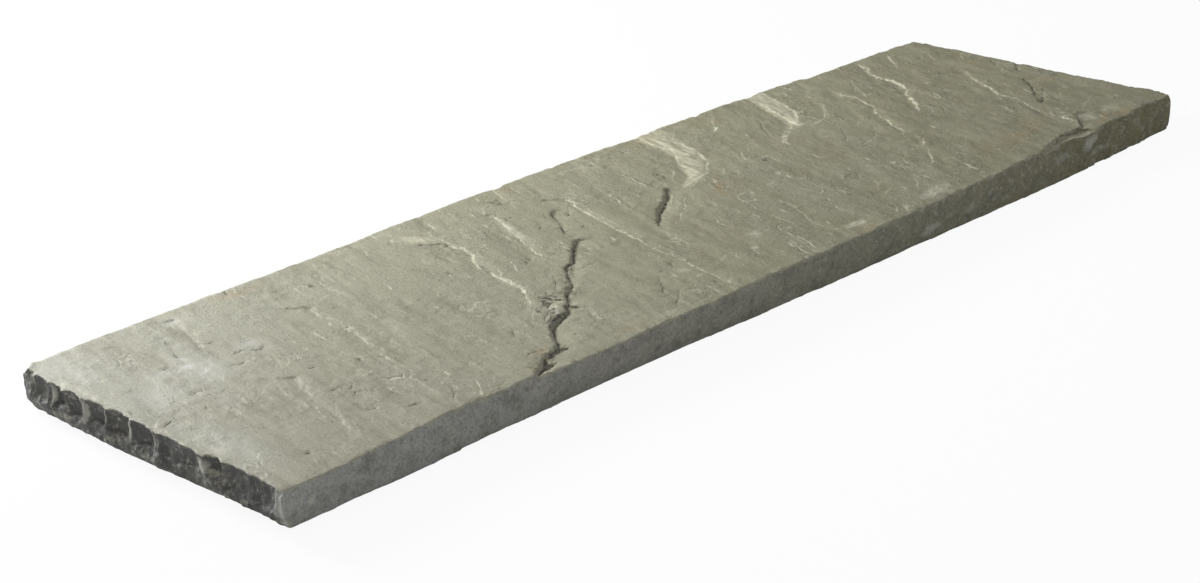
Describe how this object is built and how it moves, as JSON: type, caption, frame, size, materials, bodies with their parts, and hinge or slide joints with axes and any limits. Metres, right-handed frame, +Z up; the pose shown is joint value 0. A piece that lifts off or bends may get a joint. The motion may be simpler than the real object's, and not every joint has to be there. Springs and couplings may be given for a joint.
{
  "type": "stone wall coping",
  "caption": "Flat hand-dressed sandstone coping for the top of a wall, with a riven top, straight worked sides and pitched rock-faced ends.",
  "frame": {"origin": "centre of the piece's footprint, on the level of the bed face it lies on", "axes": "+X along the length, away from the pitched end in the picture, +Y across the width to the far long side, +Z up through the riven top"},
  "size_m": [1.0067, 0.2926, 0.032],
  "materials": {
    "coping_stone": "riven, matt"
  },
  "bodies": {
    "root": {"coping_stone": "coping_stone"}
  },
  "joints": []
}
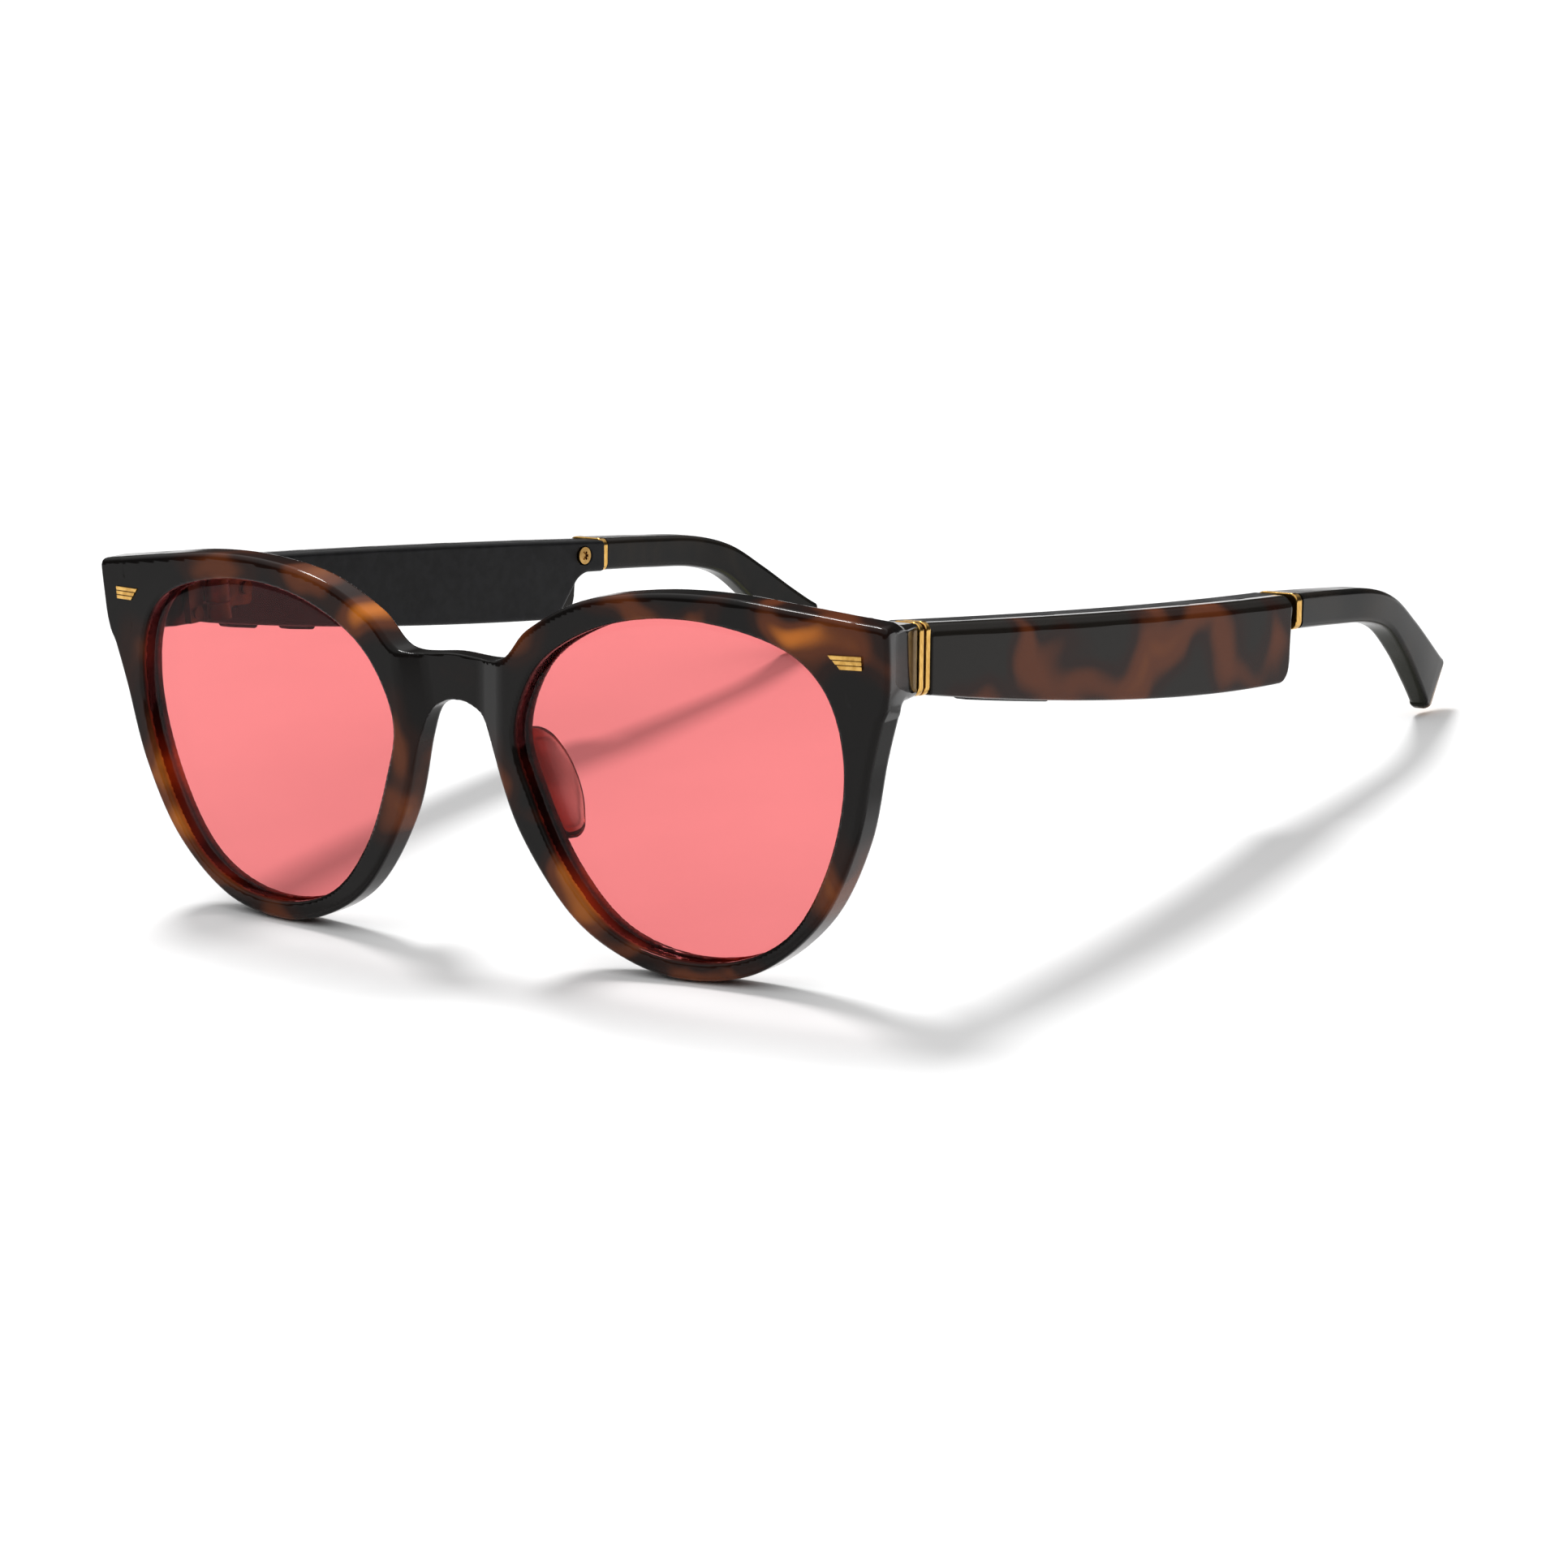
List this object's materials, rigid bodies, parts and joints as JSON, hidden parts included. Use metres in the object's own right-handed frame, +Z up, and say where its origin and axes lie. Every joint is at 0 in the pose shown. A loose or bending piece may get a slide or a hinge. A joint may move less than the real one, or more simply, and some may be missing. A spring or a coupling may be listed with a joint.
{
  "type": "smart glasses",
  "caption": "Round acetate smart glasses with tinted lenses, folding temples that hold the electronics, press buttons and charging contacts.",
  "frame": {"origin": "middle of the overall box at the surface that the open glasses stand on, resting on both rims and both temple tips", "axes": "+X towards the wearer's left, +Y back along the temples, +Z up; the temples fall about 10 degrees towards their tips"},
  "size_m": [0.1392, 0.1468, 0.0499],
  "materials": {
    "tortoiseshell_front": "polished",
    "coral_lens": "polished, tinted coral",
    "clear_pad": "polished, translucent",
    "gold_trim": "polished gold plate",
    "gold_hinge": "satin gold plate",
    "gold_screw": "polished gold plate",
    "tortoiseshell_temple": "polished",
    "black_housing": "satin black",
    "board": "solder mask",
    "battery_foil": "foil pouch",
    "speaker_case": "moulded",
    "steel_mesh": "woven",
    "microphone_can": "satin",
    "switch_case": "moulded",
    "black_button": "satin black",
    "contact_carrier": "satin black",
    "contact_gold": "polished gold plate",
    "light_guide": "milky",
    "core_wire": "drawn wire",
    "dark_tip": "polished, translucent"
  },
  "bodies": {
    "front": {"front_frame": "tortoiseshell_front", "lens_left": "coral_lens", "lens_right": "coral_lens", "nose_pad_left": "clear_pad", "nose_pad_right": "clear_pad", "plaque_left": "gold_trim", "plaque_right": "gold_trim", "front_ring_left": "gold_trim", "front_ring_right": "gold_trim", "front_hinge_leaf_left": "gold_hinge", "front_hinge_leaf_right": "gold_hinge", "front_leaf_rivets": "gold_screw", "hinge_screw_left": "gold_screw", "hinge_screw_right": "gold_screw"},
    "left_temple": {"temple_ring_left": "gold_trim", "temple_hinge_leaf_left": "gold_hinge", "temple_leaf_screws_left": "gold_screw", "outer_cover_left": "tortoiseshell_temple", "inner_housing_left": "black_housing", "circuit_board_left": "board", "battery_left": "battery_foil", "speaker_left": "speaker_case", "speaker_mesh_left": "steel_mesh", "microphone_left": "microphone_can", "volume_switches": "switch_case", "charging_plate": "contact_carrier", "charging_contacts": "contact_gold", "status_light": "light_guide", "tip_ring_left": "gold_trim", "tip_core_left": "core_wire", "tip_screw_left": "gold_screw", "tip_left": "dark_tip"},
    "right_temple": {"temple_ring_right": "gold_trim", "temple_hinge_leaf_right": "gold_hinge", "temple_leaf_screws_right": "gold_screw", "outer_cover_right": "tortoiseshell_temple", "inner_housing_right": "black_housing", "circuit_board_right": "board", "battery_right": "battery_foil", "speaker_right": "speaker_case", "speaker_mesh_right": "steel_mesh", "microphone_right": "microphone_can", "action_switches": "switch_case", "tip_ring_right": "gold_trim", "tip_core_right": "core_wire", "tip_screw_right": "gold_screw", "tip_right": "dark_tip"},
    "volume_rocker": {"volume_rocker": "black_button"},
    "action_button": {"action_button": "black_button"},
    "mute_button": {"mute_button": "black_button"}
  },
  "joints": [
    {"name": "left_fold", "type": "hinge", "parent": "front", "child": "left_temple", "pos_m": [0.0569, -0.05631, 0.04033], "axis": [0, 0.0617, 0.9981], "range_deg": [0, 90]},
    {"name": "right_fold", "type": "hinge", "parent": "front", "child": "right_temple", "pos_m": [-0.0569, -0.05631, 0.04033], "axis": [0, -0.0617, -0.9981], "range_deg": [0, 78]},
    {"name": "volume_rock", "type": "hinge", "parent": "left_temple", "child": "volume_rocker", "pos_m": [0.06378, -0.0385, 0.03115], "axis": [1, 0, 0], "range_deg": [-1.1, 1.1], "stiffness_Nm_per_rad": 0.15},
    {"name": "action_press", "type": "slide", "parent": "right_temple", "child": "action_button", "axis": [0, 0.1749, 0.9846], "range_m": [0, 0.0003], "stiffness_N_per_m": 1000, "springref_m": -0.0002},
    {"name": "mute_press", "type": "slide", "parent": "right_temple", "child": "mute_button", "axis": [0, 0.1749, 0.9846], "range_m": [0, 0.0003], "stiffness_N_per_m": 1000, "springref_m": -0.0002}
  ]
}
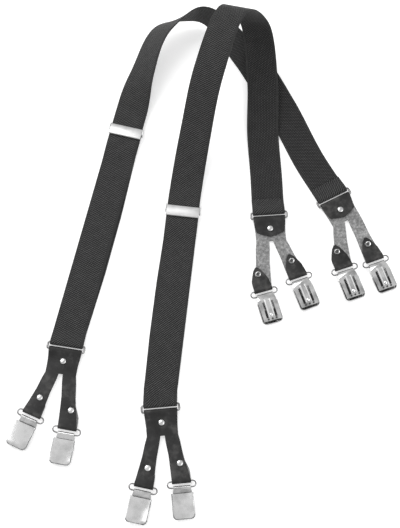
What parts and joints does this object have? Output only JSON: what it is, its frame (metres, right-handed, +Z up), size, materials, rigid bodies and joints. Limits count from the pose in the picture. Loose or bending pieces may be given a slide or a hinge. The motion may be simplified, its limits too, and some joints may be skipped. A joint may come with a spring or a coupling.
{
  "type": "suspenders",
  "caption": "X-back suspenders: wide elastic straps, slide adjusters, forked leather tabs on wire rings and hinged metal clips, laid out flat with shoulder loops.",
  "frame": {"origin": "middle of the layout's bounding box, on the table", "axes": "+X to the right of the layout, +Y from the front clips to the shoulder loops, +Z up from the table"},
  "size_m": [0.4078, 0.5674, 0.1016],
  "materials": {
    "webbing": "charcoal elastic webbing, fine diagonal weave",
    "leather": "smooth black leather outside, grey suede inside",
    "polished_nickel": "polished nickel plate",
    "satin_nickel": "satin nickel plate",
    "grip": "dark moulded grip"
  },
  "bodies": {
    "straps": {"strap_left": "webbing", "strap_right": "webbing", "ring_front_left": "polished_nickel", "ring_front_right": "polished_nickel", "ring_back_center": "polished_nickel", "ring_back_right": "polished_nickel"},
    "adjuster_left": {"adjuster_frame_left": "satin_nickel", "strap_end_left": "webbing"},
    "lever_left": {"adjuster_lever_left": "satin_nickel"},
    "adjuster_right": {"adjuster_frame_right": "satin_nickel", "strap_end_right": "webbing"},
    "lever_right": {"adjuster_lever_right": "satin_nickel"},
    "tab_front_left": {"tab_front_left": "leather", "rivet_front_left_0": "polished_nickel", "rivet_front_left_1": "polished_nickel", "rivet_front_left_2": "polished_nickel"},
    "clip_front_left_a": {"wire_loop_front_left_a": "polished_nickel", "clip_frame_front_left_a": "polished_nickel"},
    "jaw_front_left_a": {"clip_jaw_front_left_a": "polished_nickel", "clip_grip_front_left_a": "grip"},
    "clip_front_left_b": {"wire_loop_front_left_b": "polished_nickel", "clip_frame_front_left_b": "polished_nickel"},
    "jaw_front_left_b": {"clip_jaw_front_left_b": "polished_nickel", "clip_grip_front_left_b": "grip"},
    "tab_front_right": {"tab_front_right": "leather", "rivet_front_right_0": "polished_nickel", "rivet_front_right_1": "polished_nickel", "rivet_front_right_2": "polished_nickel"},
    "clip_front_right_a": {"wire_loop_front_right_a": "polished_nickel", "clip_frame_front_right_a": "polished_nickel"},
    "jaw_front_right_a": {"clip_jaw_front_right_a": "polished_nickel", "clip_grip_front_right_a": "grip"},
    "clip_front_right_b": {"wire_loop_front_right_b": "polished_nickel", "clip_frame_front_right_b": "polished_nickel"},
    "jaw_front_right_b": {"clip_jaw_front_right_b": "polished_nickel", "clip_grip_front_right_b": "grip"},
    "tab_back_center": {"tab_back_center": "leather", "rivet_back_center_0": "polished_nickel", "rivet_back_center_1": "polished_nickel", "rivet_back_center_2": "polished_nickel"},
    "clip_back_center_a": {"wire_loop_back_center_a": "polished_nickel", "clip_frame_back_center_a": "polished_nickel"},
    "jaw_back_center_a": {"clip_jaw_back_center_a": "polished_nickel", "clip_grip_back_center_a": "grip"},
    "clip_back_center_b": {"wire_loop_back_center_b": "polished_nickel", "clip_frame_back_center_b": "polished_nickel"},
    "jaw_back_center_b": {"clip_jaw_back_center_b": "polished_nickel", "clip_grip_back_center_b": "grip"},
    "tab_back_right": {"tab_back_right": "leather", "rivet_back_right_0": "polished_nickel", "rivet_back_right_1": "polished_nickel", "rivet_back_right_2": "polished_nickel"},
    "clip_back_right_a": {"wire_loop_back_right_a": "polished_nickel", "clip_frame_back_right_a": "polished_nickel"},
    "jaw_back_right_a": {"clip_jaw_back_right_a": "polished_nickel", "clip_grip_back_right_a": "grip"},
    "clip_back_right_b": {"wire_loop_back_right_b": "polished_nickel", "clip_frame_back_right_b": "polished_nickel"},
    "jaw_back_right_b": {"clip_jaw_back_right_b": "polished_nickel", "clip_grip_back_right_b": "grip"}
  },
  "joints": [
    {"name": "adjust_left", "type": "slide", "parent": "straps", "child": "adjuster_left", "axis": [0.2334, 0.9724, 0], "range_m": [0, 0.01]},
    {"name": "lever_left", "type": "hinge", "parent": "adjuster_left", "child": "lever_left", "pos_m": [-0.08747, 0.15029, 0.00783], "axis": [-0.9724, 0.2334, 0], "range_deg": [0, 100]},
    {"name": "adjust_right", "type": "slide", "parent": "straps", "child": "adjuster_right", "axis": [0.1132, 0.9936, 0], "range_m": [0, 0.01]},
    {"name": "lever_right", "type": "hinge", "parent": "adjuster_right", "child": "lever_right", "pos_m": [-0.02419, 0.05557, 0.00783], "axis": [-0.9936, 0.1132, 0], "range_deg": [0, 100]},
    {"name": "tab_front_left", "type": "hinge", "parent": "straps", "child": "tab_front_left", "pos_m": [-0.14734, -0.10424, 0.00413], "axis": [-0.9877, 0.1564, 0], "range_deg": [0, 45]},
    {"name": "swing_front_left_a", "type": "hinge", "parent": "tab_front_left", "child": "clip_front_left_a", "pos_m": [-0.17922, -0.17038, 0.00388], "axis": [-0.9135, 0.4067, 0], "range_deg": [0, 60]},
    {"name": "jaw_front_left_a", "type": "hinge", "parent": "clip_front_left_a", "child": "jaw_front_left_a", "pos_m": [-0.18532, -0.18408, 0.00448], "axis": [-0.9135, 0.4067, 0], "range_deg": [0, 75]},
    {"name": "swing_front_left_b", "type": "hinge", "parent": "tab_front_left", "child": "clip_front_left_b", "pos_m": [-0.14234, -0.18523, 0.00388], "axis": [-0.9848, 0.1736, 0], "range_deg": [0, 60]},
    {"name": "jaw_front_left_b", "type": "hinge", "parent": "clip_front_left_b", "child": "jaw_front_left_b", "pos_m": [-0.14494, -0.2, 0.00448], "axis": [-0.9848, 0.1736, 0], "range_deg": [0, 75]},
    {"name": "tab_front_right", "type": "hinge", "parent": "straps", "child": "tab_front_right", "pos_m": [-0.04665, -0.16861, 0.00413], "axis": [-0.9962, -0.0872, 0], "range_deg": [0, 45]},
    {"name": "swing_front_right_a", "type": "hinge", "parent": "tab_front_right", "child": "clip_front_right_a", "pos_m": [-0.06294, -0.24425, 0.00388], "axis": [-0.9781, 0.2079, 0], "range_deg": [0, 60]},
    {"name": "jaw_front_right_a", "type": "hinge", "parent": "clip_front_right_a", "child": "jaw_front_right_a", "pos_m": [-0.06606, -0.25893, 0.00448], "axis": [-0.9781, 0.2079, 0], "range_deg": [0, 75]},
    {"name": "swing_front_right_b", "type": "hinge", "parent": "tab_front_right", "child": "clip_front_right_b", "pos_m": [-0.02494, -0.23953, 0.00388], "axis": [-0.9962, -0.0872, 0], "range_deg": [0, 60]},
    {"name": "jaw_front_right_b", "type": "hinge", "parent": "clip_front_right_b", "child": "jaw_front_right_b", "pos_m": [-0.02363, -0.25448, 0.00448], "axis": [-0.9962, -0.0872, 0], "range_deg": [0, 75]},
    {"name": "tab_back_center", "type": "hinge", "parent": "straps", "child": "tab_back_center", "pos_m": [0.06927, 0.04341, 0.00413], "axis": [-0.9976, -0.0698, 0], "range_deg": [0, 45]},
    {"name": "swing_back_center_a", "type": "hinge", "parent": "tab_back_center", "child": "clip_back_center_a", "pos_m": [0.06111, -0.03767, 0.00533], "axis": [-0.9613, -0.2756, 0], "range_deg": [0, 60]},
    {"name": "jaw_back_center_a", "type": "hinge", "parent": "clip_back_center_a", "child": "jaw_back_center_a", "pos_m": [0.06525, -0.05209, 0.00473], "axis": [0.9613, 0.2756, 0], "range_deg": [0, 75]},
    {"name": "swing_back_center_b", "type": "hinge", "parent": "tab_back_center", "child": "clip_back_center_b", "pos_m": [0.09841, -0.02216, 0.00533], "axis": [-0.9397, -0.342, 0], "range_deg": [0, 60]},
    {"name": "jaw_back_center_b", "type": "hinge", "parent": "clip_back_center_b", "child": "jaw_back_center_b", "pos_m": [0.10354, -0.03625, 0.00473], "axis": [0.9397, 0.342, 0], "range_deg": [0, 75]},
    {"name": "tab_back_right", "type": "hinge", "parent": "straps", "child": "tab_back_right", "pos_m": [0.14187, 0.0641, 0.00413], "axis": [-0.891, -0.454, 0], "range_deg": [0, 45]},
    {"name": "swing_back_right_a", "type": "hinge", "parent": "tab_back_right", "child": "clip_back_right_a", "pos_m": [0.14757, -0.01188, 0.00533], "axis": [-0.9455, -0.3256, 0], "range_deg": [0, 60]},
    {"name": "jaw_back_right_a", "type": "hinge", "parent": "clip_back_right_a", "child": "jaw_back_right_a", "pos_m": [0.15246, -0.02606, 0.00473], "axis": [0.9455, 0.3256, 0], "range_deg": [0, 75]},
    {"name": "swing_back_right_b", "type": "hinge", "parent": "tab_back_right", "child": "clip_back_right_b", "pos_m": [0.1813, -0.00312, 0.00533], "axis": [-0.9397, -0.342, 0], "range_deg": [0, 60]},
    {"name": "jaw_back_right_b", "type": "hinge", "parent": "clip_back_right_b", "child": "jaw_back_right_b", "pos_m": [0.18643, -0.01722, 0.00473], "axis": [0.9397, 0.342, 0], "range_deg": [0, 75]}
  ]
}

### Work to complete
Check each line of the entries for the string "bending". Copy the lines that have it.

### Solution for this exercise
List this object's materials, rigid bodies, parts and joints as JSON, hidden parts included. Use metres in the object's own right-handed frame, +Z up, and say where its origin and axes lie. Every joint is at 0 in the pose shown. A loose or bending piece may get a slide or a hinge. A joint may move less than the real one, or more simply, and some may be missing. A spring or a coupling may be listed with a joint.
What parts and joints does this object have? Output only JSON: what it is, its frame (metres, right-handed, +Z up), size, materials, rigid bodies and joints. Limits count from the pose in the picture. Loose or bending pieces may be given a slide or a hinge. The motion may be simplified, its limits too, and some joints may be skipped. A joint may come with a spring or a coupling.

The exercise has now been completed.